### The request
Count how many lines hold the string "scene", and give only that number.

### Data section
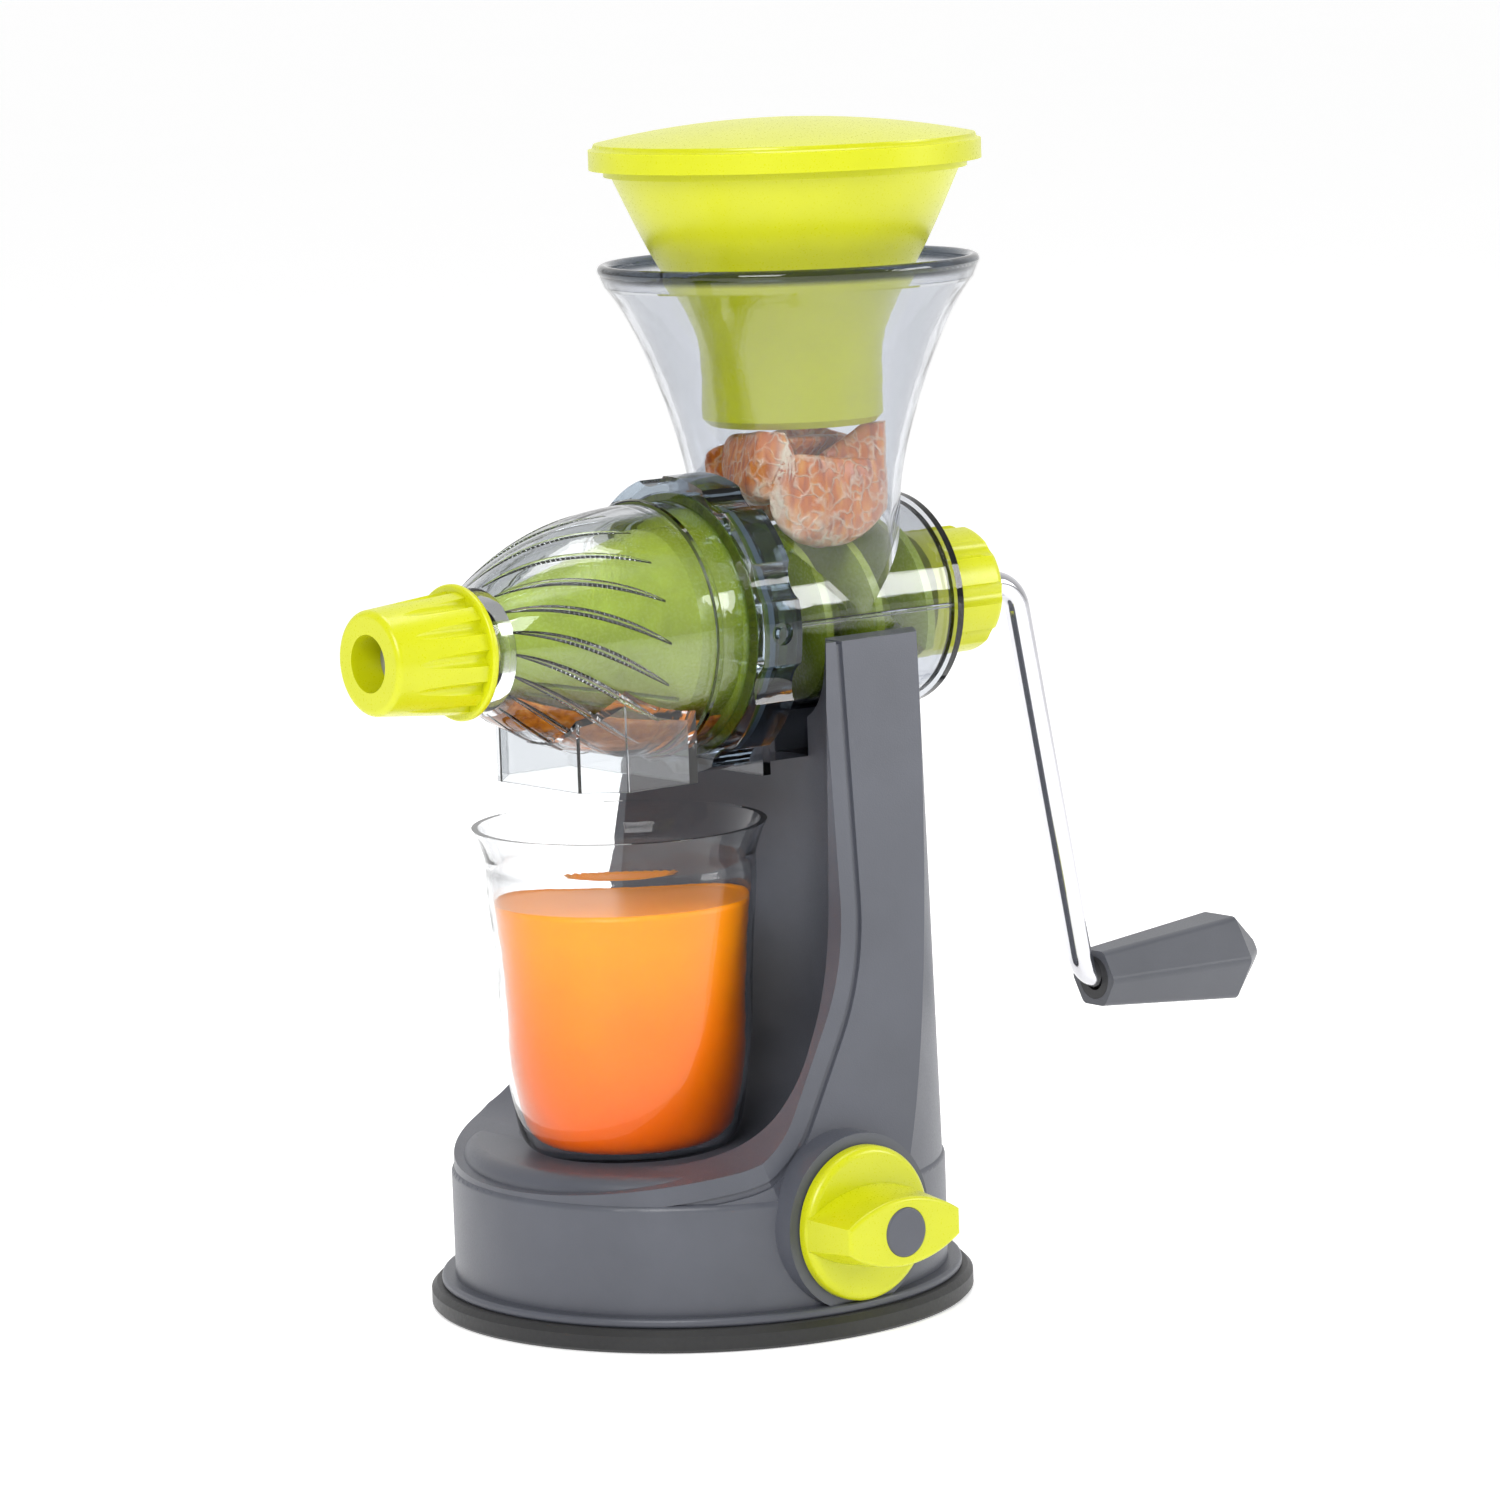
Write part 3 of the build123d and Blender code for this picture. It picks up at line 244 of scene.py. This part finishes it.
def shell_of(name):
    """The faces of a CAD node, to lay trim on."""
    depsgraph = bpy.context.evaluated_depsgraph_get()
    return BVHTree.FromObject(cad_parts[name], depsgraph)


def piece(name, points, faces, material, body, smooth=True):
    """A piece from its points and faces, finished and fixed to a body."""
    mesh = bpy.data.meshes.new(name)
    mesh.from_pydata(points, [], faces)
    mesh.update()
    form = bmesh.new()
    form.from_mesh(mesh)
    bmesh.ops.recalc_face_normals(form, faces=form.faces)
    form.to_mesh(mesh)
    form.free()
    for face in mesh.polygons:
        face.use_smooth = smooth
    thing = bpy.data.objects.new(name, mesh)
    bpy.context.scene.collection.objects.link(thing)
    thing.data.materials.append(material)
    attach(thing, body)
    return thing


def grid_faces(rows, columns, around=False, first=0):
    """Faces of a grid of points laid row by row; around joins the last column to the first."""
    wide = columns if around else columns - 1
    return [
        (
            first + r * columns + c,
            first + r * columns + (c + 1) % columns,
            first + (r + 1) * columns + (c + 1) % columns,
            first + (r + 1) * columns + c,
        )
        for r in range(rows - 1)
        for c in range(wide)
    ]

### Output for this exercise
2